Objective:
Reproduce the listing verbatim.

Recorded information:
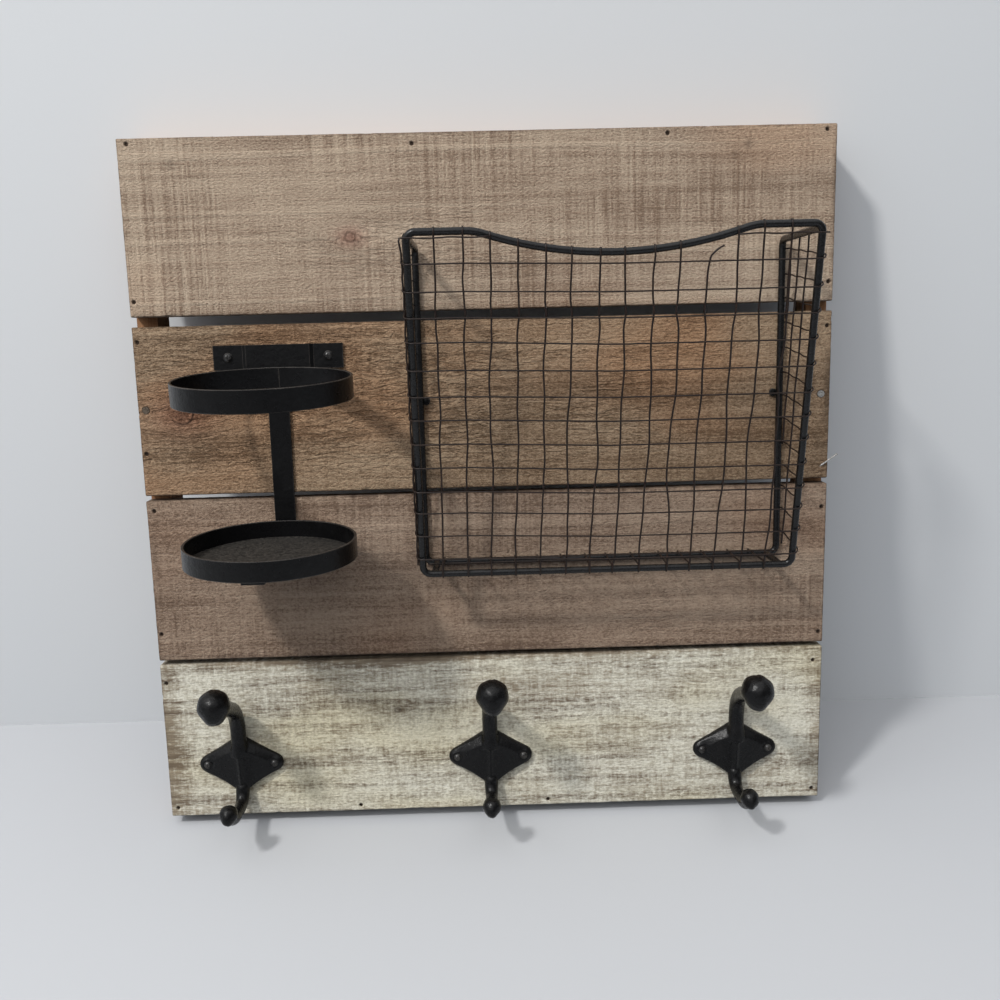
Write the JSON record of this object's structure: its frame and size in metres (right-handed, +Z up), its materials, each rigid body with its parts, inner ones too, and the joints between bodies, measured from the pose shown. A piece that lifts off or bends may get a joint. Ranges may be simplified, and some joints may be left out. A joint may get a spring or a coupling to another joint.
{
  "type": "wall organizer",
  "caption": "Square wall panel of rough boards on a box frame, with a ring-and-dish pot holder, a wire mesh basket with a scooped front and cast double coat hooks.",
  "frame": {"origin": "middle of the top rail's back face, in the plane where the frame rests on the wall, halfway between the ends and halfway up the rail", "axes": "+X to the right as seen from the room, +Y into the wall, +Z up; the boards, basket, holder and hooks are on the -Y side"},
  "size_m": [0.582, 0.1861, 0.5744],
  "materials": {
    "greyed_boards": "rough sawn, greyish brown stain",
    "whitewashed_board": "rough sawn, worn cream whitewash over brown wood",
    "frame_wood": "sawn, brown stain",
    "nail_steel": "plain bright nail steel, slightly dulled",
    "hanger_steel": "thin plated steel",
    "holder_paint": "satin black paint",
    "basket_paint": "satin black paint, worn on the wires",
    "hook_iron": "cast, satin black paint",
    "black_screws": "black finish with bright edges"
  },
  "bodies": {
    "root": {"board_top": "greyed_boards", "board_upper": "greyed_boards", "board_lower": "greyed_boards", "board_hooks": "whitewashed_board", "side_strip_left": "frame_wood", "side_strip_right": "frame_wood", "rail_top": "frame_wood", "rail_bottom": "frame_wood", "board_brads": "nail_steel", "wide_nail_left": "nail_steel", "wide_nail_right": "nail_steel", "stray_brad": "nail_steel", "frame_nails": "nail_steel", "hanger_left": "hanger_steel", "hanger_right": "hanger_steel", "hanger_nails": "nail_steel", "holder_plate": "holder_paint", "holder_strap": "holder_paint", "holder_ring": "holder_paint", "dish_rim": "holder_paint", "dish_floor": "holder_paint", "holder_screws": "black_screws", "basket_hoop": "basket_paint", "basket_back_rod": "basket_paint", "basket_bottom_rod_left": "basket_paint", "basket_bottom_rod_right": "basket_paint", "mesh_front": "basket_paint", "mesh_left": "basket_paint", "mesh_right": "basket_paint", "mesh_floor": "basket_paint", "basket_eye_left": "basket_paint", "basket_eye_right": "basket_paint", "basket_screws": "black_screws", "coat_hook_left": "hook_iron", "coat_hook_middle": "hook_iron", "coat_hook_right": "hook_iron", "hook_screws": "black_screws"}
  },
  "joints": []
}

The result:
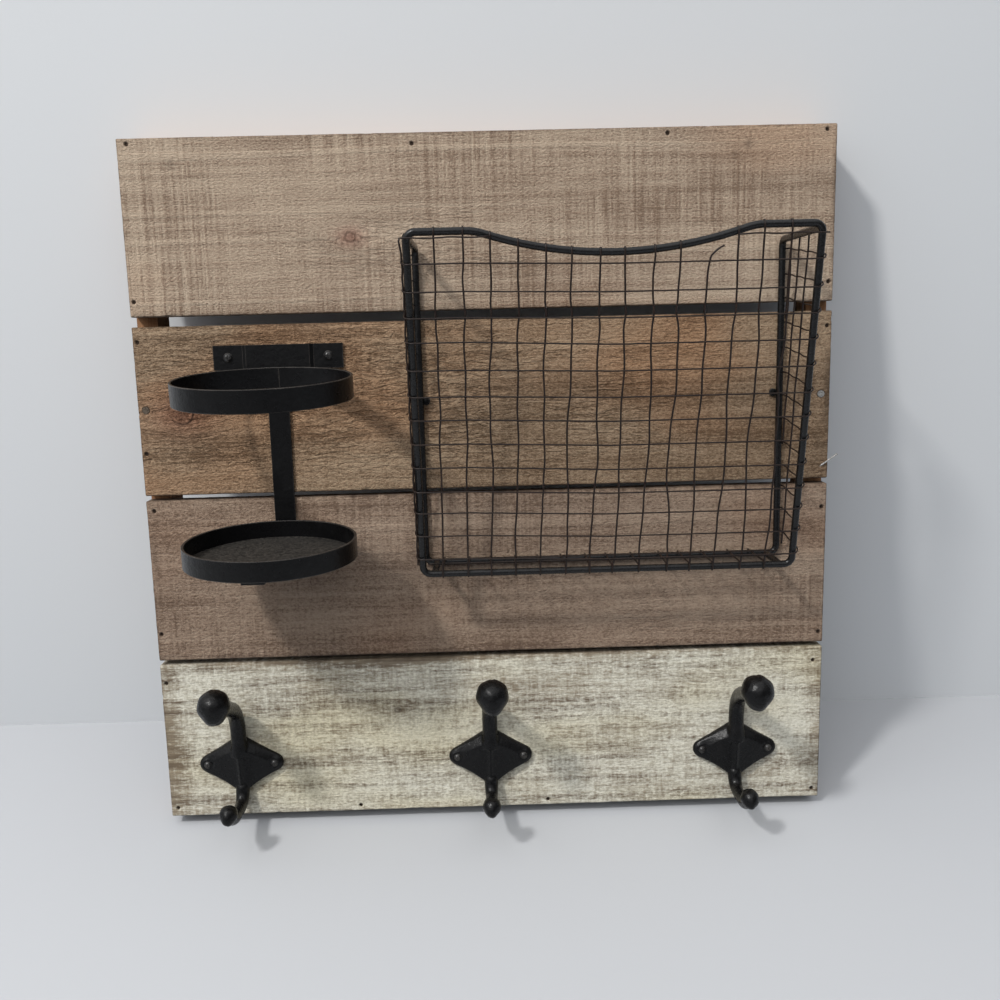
Write the JSON record of this object's structure: its frame and size in metres (right-handed, +Z up), its materials, each rigid body with its parts, inner ones too, and the joints between bodies, measured from the pose shown. A piece that lifts off or bends may get a joint. Ranges may be simplified, and some joints may be left out. A joint may get a spring or a coupling to another joint.
{
  "type": "wall organizer",
  "caption": "Square wall panel of rough boards on a box frame, with a ring-and-dish pot holder, a wire mesh basket with a scooped front and cast double coat hooks.",
  "frame": {"origin": "middle of the top rail's back face, in the plane where the frame rests on the wall, halfway between the ends and halfway up the rail", "axes": "+X to the right as seen from the room, +Y into the wall, +Z up; the boards, basket, holder and hooks are on the -Y side"},
  "size_m": [0.582, 0.1861, 0.5744],
  "materials": {
    "greyed_boards": "rough sawn, greyish brown stain",
    "whitewashed_board": "rough sawn, worn cream whitewash over brown wood",
    "frame_wood": "sawn, brown stain",
    "nail_steel": "plain bright nail steel, slightly dulled",
    "hanger_steel": "thin plated steel",
    "holder_paint": "satin black paint",
    "basket_paint": "satin black paint, worn on the wires",
    "hook_iron": "cast, satin black paint",
    "black_screws": "black finish with bright edges"
  },
  "bodies": {
    "root": {"board_top": "greyed_boards", "board_upper": "greyed_boards", "board_lower": "greyed_boards", "board_hooks": "whitewashed_board", "side_strip_left": "frame_wood", "side_strip_right": "frame_wood", "rail_top": "frame_wood", "rail_bottom": "frame_wood", "board_brads": "nail_steel", "wide_nail_left": "nail_steel", "wide_nail_right": "nail_steel", "stray_brad": "nail_steel", "frame_nails": "nail_steel", "hanger_left": "hanger_steel", "hanger_right": "hanger_steel", "hanger_nails": "nail_steel", "holder_plate": "holder_paint", "holder_strap": "holder_paint", "holder_ring": "holder_paint", "dish_rim": "holder_paint", "dish_floor": "holder_paint", "holder_screws": "black_screws", "basket_hoop": "basket_paint", "basket_back_rod": "basket_paint", "basket_bottom_rod_left": "basket_paint", "basket_bottom_rod_right": "basket_paint", "mesh_front": "basket_paint", "mesh_left": "basket_paint", "mesh_right": "basket_paint", "mesh_floor": "basket_paint", "basket_eye_left": "basket_paint", "basket_eye_right": "basket_paint", "basket_screws": "black_screws", "coat_hook_left": "hook_iron", "coat_hook_middle": "hook_iron", "coat_hook_right": "hook_iron", "hook_screws": "black_screws"}
  },
  "joints": []
}